> [Objective]:
Each line from the beginning of the data below through the line containing "are in millimetres." should be repeated exactly, please.

> [Excerpted records]:
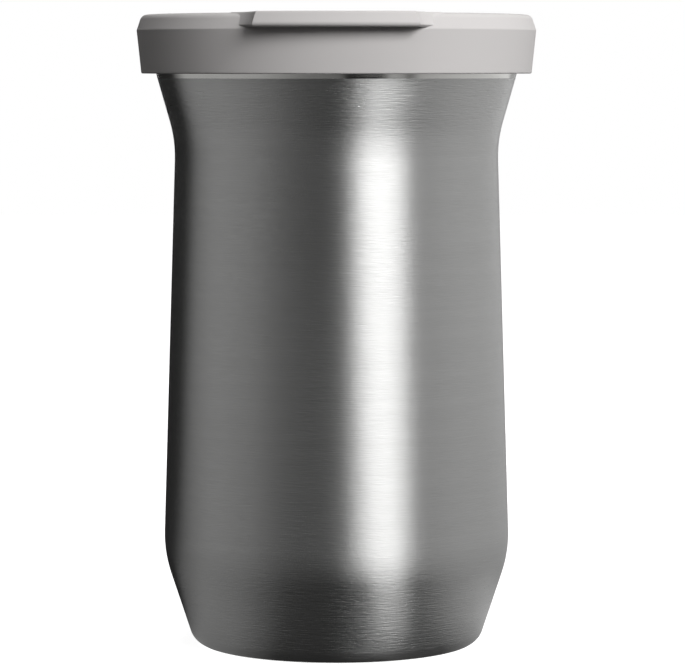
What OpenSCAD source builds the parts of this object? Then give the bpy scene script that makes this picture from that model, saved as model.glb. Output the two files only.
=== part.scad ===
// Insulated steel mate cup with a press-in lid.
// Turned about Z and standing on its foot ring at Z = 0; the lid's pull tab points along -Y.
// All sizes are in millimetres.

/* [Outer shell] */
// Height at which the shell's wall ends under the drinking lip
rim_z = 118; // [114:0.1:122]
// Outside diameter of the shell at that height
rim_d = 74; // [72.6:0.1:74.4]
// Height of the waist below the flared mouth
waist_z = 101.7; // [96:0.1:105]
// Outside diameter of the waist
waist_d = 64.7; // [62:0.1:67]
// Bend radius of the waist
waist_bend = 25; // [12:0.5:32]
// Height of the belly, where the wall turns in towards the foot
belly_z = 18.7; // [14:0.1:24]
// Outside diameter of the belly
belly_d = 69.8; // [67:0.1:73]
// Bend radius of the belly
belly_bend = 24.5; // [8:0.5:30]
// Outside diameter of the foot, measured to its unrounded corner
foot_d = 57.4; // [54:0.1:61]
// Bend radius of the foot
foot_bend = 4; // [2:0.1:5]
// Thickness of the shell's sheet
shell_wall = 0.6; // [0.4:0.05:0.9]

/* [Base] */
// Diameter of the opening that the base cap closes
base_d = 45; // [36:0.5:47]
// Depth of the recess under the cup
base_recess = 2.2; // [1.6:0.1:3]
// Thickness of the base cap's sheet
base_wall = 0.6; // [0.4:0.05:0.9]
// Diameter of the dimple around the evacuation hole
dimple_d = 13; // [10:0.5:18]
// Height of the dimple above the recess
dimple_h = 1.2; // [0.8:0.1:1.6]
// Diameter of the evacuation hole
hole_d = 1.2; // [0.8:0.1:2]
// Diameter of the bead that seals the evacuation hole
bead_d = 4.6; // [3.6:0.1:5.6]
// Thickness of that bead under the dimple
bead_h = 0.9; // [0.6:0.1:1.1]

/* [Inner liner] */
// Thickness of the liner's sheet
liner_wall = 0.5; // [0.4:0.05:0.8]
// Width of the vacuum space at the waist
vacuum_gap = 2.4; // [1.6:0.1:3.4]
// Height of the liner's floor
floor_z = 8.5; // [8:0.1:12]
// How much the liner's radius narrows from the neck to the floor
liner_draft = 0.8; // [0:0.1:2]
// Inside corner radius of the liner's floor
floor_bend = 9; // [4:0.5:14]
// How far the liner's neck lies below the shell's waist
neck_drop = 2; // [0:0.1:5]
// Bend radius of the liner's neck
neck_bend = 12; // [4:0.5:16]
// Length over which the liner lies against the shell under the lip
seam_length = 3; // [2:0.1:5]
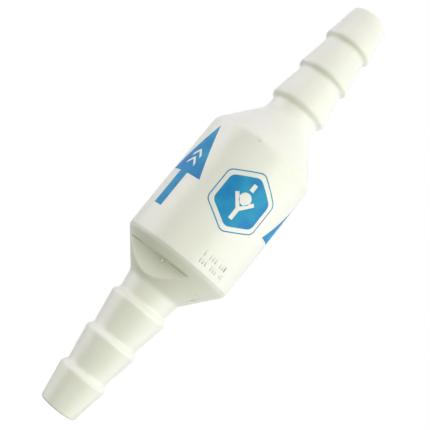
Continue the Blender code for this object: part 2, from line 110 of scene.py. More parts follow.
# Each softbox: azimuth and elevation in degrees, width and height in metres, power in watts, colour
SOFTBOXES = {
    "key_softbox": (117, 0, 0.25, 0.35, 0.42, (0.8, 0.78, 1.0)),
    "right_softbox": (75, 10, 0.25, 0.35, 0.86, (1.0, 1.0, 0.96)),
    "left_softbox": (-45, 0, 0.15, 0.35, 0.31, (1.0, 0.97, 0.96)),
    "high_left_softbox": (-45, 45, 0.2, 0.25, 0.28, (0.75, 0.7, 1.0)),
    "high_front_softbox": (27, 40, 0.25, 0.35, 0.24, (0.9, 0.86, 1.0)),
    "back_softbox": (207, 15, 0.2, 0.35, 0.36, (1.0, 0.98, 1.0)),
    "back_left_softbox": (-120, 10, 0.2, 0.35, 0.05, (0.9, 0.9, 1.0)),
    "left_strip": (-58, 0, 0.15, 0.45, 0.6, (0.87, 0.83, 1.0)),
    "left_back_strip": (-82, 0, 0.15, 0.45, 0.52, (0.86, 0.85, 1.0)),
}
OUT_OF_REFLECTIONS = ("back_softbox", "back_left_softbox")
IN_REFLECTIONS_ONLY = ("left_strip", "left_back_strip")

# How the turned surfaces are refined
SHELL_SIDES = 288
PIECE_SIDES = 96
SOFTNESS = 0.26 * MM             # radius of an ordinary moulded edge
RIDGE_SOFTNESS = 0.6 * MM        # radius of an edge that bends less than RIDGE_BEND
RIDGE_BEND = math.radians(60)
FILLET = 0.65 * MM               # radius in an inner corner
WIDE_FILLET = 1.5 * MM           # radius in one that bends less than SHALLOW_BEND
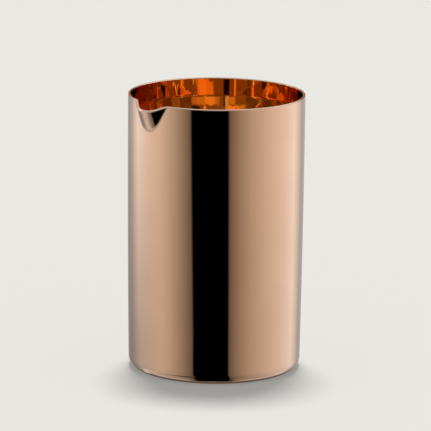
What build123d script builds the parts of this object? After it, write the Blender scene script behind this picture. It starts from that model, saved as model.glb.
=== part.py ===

> [The reply]:
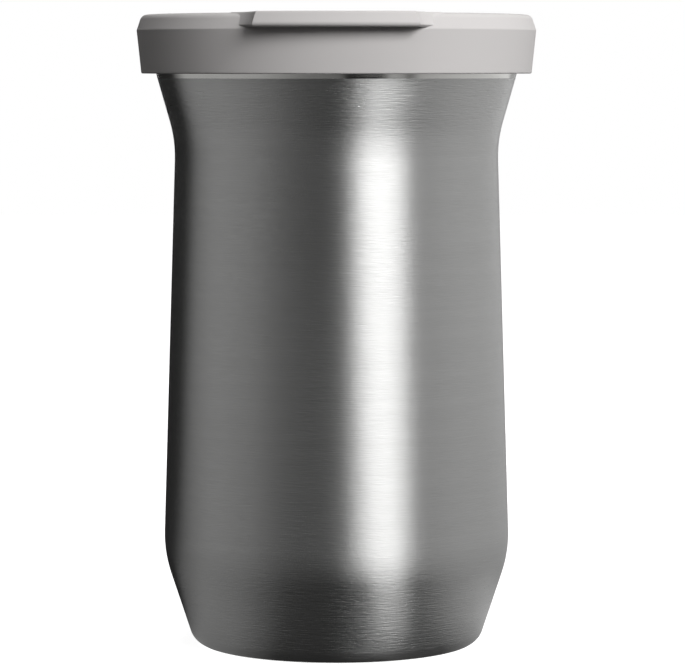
What OpenSCAD source builds the parts of this object? Then give the bpy scene script that makes this picture from that model, saved as model.glb. Output the two files only.
=== part.scad ===
// Insulated steel mate cup with a press-in lid.
// Turned about Z and standing on its foot ring at Z = 0; the lid's pull tab points along -Y.
// All sizes are in millimetres.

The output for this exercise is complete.